● REQUIREMENT:
For each line that holds "bodies", copy the line out.

● SUPPLIED INFORMATION:

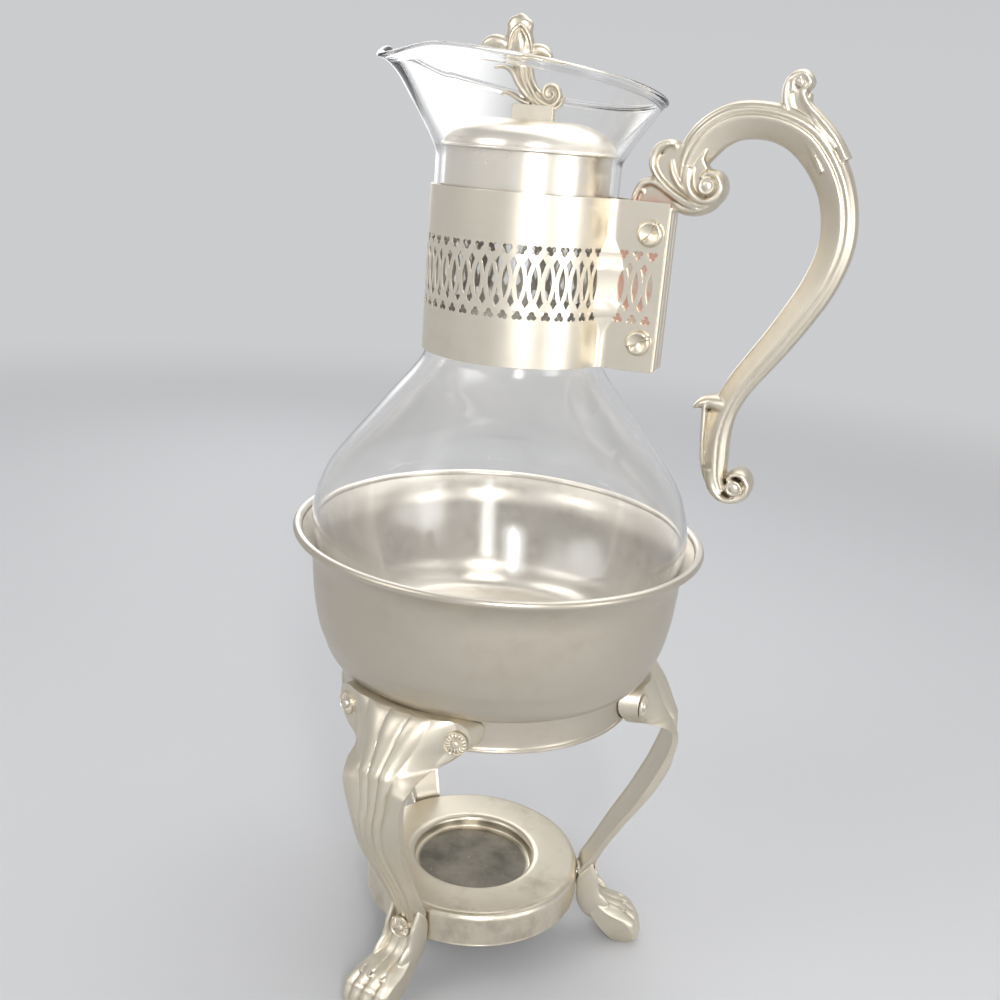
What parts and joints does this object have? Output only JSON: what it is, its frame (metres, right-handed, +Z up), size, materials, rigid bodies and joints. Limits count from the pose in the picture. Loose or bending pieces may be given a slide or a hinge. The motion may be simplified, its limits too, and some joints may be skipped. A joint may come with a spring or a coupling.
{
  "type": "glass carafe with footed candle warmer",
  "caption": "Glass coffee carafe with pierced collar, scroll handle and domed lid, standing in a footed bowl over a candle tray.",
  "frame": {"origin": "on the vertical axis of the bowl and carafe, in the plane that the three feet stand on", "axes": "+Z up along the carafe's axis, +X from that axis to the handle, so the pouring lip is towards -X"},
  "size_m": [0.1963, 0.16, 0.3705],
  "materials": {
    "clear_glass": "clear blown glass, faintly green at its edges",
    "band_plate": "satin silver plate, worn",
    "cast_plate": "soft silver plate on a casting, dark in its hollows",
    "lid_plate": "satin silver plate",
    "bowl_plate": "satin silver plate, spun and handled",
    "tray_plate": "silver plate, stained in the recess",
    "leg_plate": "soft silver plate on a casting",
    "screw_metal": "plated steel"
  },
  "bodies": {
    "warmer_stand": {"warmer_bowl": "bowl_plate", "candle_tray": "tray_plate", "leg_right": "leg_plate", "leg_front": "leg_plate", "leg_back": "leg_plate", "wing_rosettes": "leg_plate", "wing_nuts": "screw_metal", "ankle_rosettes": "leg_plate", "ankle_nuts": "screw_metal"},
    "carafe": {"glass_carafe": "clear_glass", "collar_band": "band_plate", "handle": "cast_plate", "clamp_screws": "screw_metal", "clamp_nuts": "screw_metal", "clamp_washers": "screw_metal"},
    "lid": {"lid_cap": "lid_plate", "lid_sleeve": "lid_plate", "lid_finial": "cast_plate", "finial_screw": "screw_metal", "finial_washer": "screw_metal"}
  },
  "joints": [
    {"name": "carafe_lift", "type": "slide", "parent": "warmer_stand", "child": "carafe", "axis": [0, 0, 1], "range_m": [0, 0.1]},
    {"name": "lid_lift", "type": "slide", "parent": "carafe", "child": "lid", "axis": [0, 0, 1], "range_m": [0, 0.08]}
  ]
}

● FULL OUTPUT:
What parts and joints does this object have? Output only JSON: what it is, its frame (metres, right-handed, +Z up), size, materials, rigid bodies and joints. Limits count from the pose in the picture. Loose or bending pieces may be given a slide or a hinge. The motion may be simplified, its limits too, and some joints may be skipped. A joint may come with a spring or a coupling.
  "bodies": {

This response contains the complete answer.